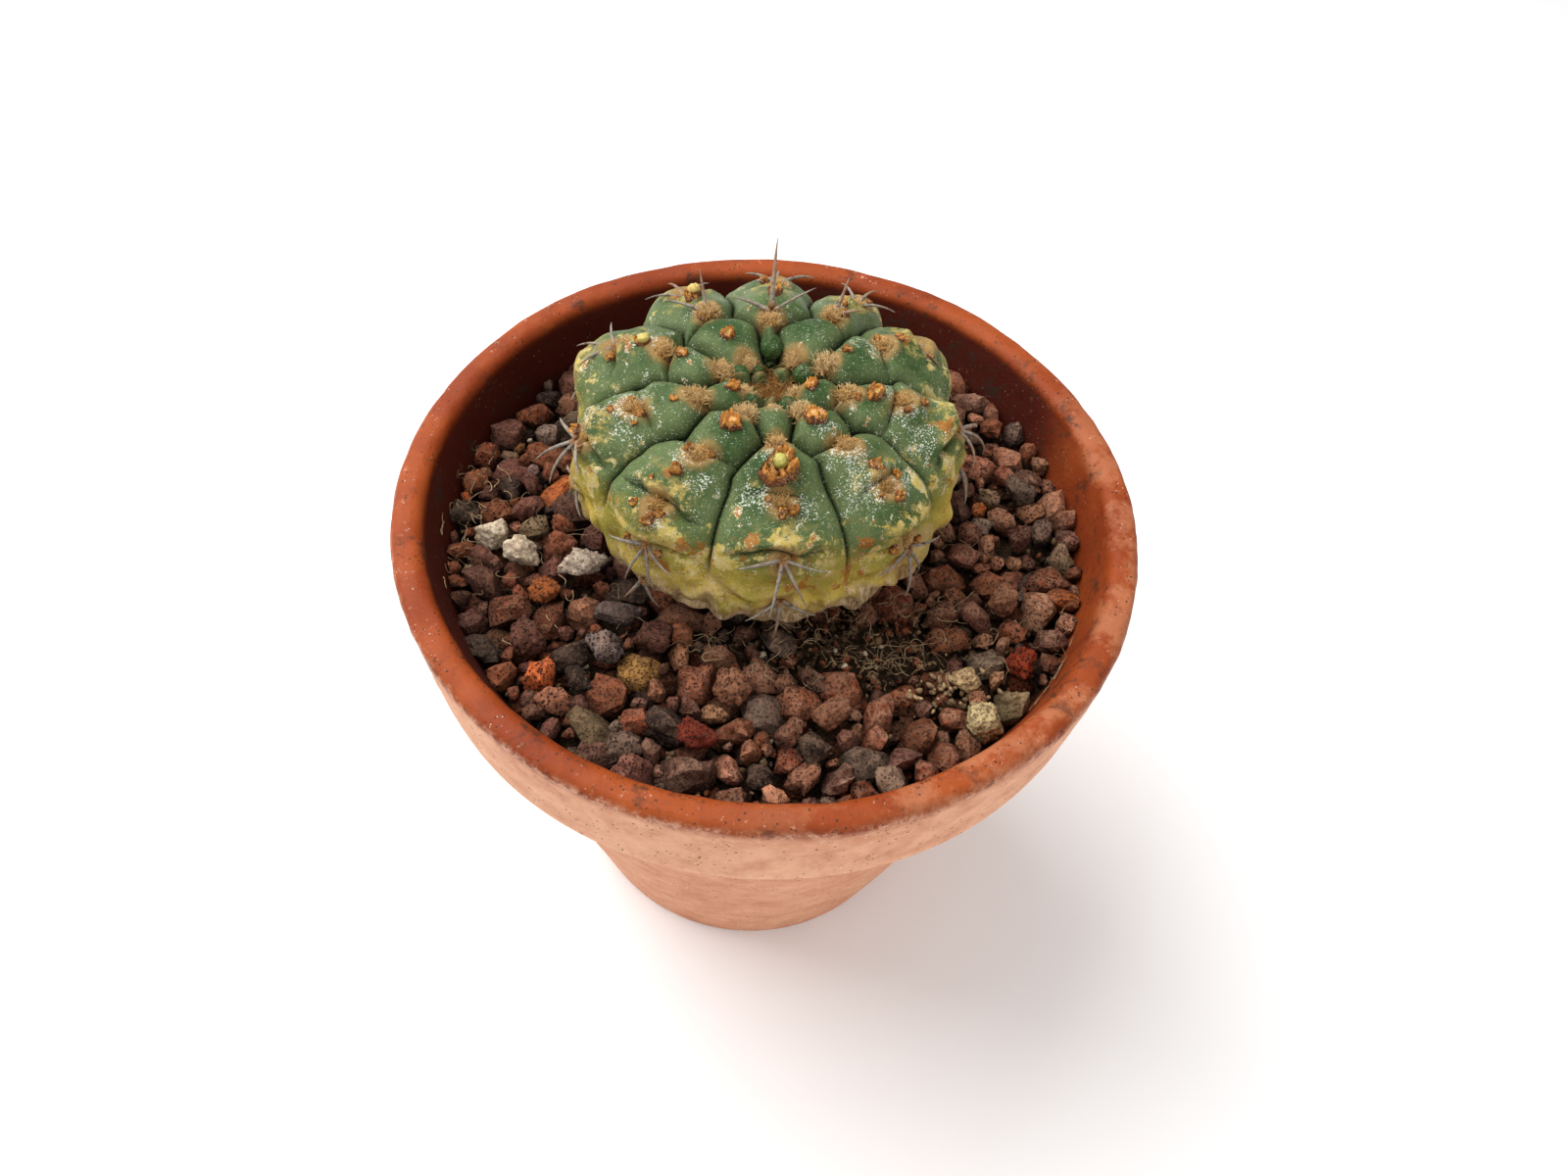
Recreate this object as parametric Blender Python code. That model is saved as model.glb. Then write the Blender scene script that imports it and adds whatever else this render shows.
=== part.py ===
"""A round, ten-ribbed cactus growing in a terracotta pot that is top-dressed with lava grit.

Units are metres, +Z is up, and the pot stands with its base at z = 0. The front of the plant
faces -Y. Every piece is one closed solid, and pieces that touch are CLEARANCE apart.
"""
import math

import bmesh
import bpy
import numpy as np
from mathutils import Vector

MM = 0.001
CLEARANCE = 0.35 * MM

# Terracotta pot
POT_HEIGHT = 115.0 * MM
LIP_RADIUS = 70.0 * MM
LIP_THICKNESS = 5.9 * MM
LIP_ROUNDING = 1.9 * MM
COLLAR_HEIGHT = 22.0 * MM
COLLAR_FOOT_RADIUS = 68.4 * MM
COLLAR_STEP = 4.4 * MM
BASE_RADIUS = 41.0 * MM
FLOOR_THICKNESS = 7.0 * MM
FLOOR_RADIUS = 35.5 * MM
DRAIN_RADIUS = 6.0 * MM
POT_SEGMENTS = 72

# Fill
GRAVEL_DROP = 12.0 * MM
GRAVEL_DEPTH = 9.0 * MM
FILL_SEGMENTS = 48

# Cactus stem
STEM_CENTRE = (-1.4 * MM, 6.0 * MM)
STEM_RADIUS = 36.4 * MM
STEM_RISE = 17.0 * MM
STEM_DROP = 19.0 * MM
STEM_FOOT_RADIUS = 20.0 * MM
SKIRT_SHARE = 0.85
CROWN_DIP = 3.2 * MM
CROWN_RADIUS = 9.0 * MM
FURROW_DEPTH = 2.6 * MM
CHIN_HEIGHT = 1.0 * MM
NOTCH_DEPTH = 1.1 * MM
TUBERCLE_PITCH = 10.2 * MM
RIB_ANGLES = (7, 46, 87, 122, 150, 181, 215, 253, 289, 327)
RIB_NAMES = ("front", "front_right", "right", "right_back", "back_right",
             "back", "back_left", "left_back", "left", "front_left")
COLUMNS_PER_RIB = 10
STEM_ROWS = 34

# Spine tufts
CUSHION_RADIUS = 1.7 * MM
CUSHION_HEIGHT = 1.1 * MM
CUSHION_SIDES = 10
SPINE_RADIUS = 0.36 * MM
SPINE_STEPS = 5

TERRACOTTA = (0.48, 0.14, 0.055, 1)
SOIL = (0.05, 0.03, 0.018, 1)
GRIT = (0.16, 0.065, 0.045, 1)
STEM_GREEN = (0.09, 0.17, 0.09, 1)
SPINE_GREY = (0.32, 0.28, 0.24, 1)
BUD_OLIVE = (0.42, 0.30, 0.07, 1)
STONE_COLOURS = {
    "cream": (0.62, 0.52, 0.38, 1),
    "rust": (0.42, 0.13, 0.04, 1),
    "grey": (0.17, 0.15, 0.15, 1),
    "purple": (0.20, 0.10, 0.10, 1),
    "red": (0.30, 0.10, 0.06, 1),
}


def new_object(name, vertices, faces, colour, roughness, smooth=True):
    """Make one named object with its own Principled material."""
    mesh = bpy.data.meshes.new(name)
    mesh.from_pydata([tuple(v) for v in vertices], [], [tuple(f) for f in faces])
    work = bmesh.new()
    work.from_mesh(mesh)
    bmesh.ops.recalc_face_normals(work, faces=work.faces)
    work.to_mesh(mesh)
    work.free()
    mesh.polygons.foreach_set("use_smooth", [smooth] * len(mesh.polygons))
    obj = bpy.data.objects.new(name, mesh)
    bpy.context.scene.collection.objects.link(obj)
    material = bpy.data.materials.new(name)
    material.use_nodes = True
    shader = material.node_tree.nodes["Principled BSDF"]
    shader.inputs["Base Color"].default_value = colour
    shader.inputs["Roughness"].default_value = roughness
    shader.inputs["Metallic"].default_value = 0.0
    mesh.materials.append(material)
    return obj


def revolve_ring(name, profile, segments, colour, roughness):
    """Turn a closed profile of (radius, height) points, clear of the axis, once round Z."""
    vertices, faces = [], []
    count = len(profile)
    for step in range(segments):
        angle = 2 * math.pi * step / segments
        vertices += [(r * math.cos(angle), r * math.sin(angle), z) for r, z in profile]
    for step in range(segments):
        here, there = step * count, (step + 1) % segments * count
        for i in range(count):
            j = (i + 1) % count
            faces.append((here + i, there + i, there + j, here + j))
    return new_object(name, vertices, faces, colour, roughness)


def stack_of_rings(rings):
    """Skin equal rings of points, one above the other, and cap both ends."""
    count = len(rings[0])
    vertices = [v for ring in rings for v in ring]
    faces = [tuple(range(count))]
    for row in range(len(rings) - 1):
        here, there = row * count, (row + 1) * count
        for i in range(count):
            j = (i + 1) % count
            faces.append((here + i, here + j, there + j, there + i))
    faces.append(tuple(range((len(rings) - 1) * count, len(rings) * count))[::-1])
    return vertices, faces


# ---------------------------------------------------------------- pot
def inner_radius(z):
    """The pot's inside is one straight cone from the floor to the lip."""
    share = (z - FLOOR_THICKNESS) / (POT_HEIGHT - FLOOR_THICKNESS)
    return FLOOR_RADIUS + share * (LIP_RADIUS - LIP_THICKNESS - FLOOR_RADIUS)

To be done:
Using the listing above, show each line holding the string "scene".

Solution for this exercise:
Recreate this object as parametric Blender Python code. That model is saved as model.glb. Then write the Blender scene script that imports it and adds whatever else this render shows.
    bpy.context.scene.collection.objects.link(obj)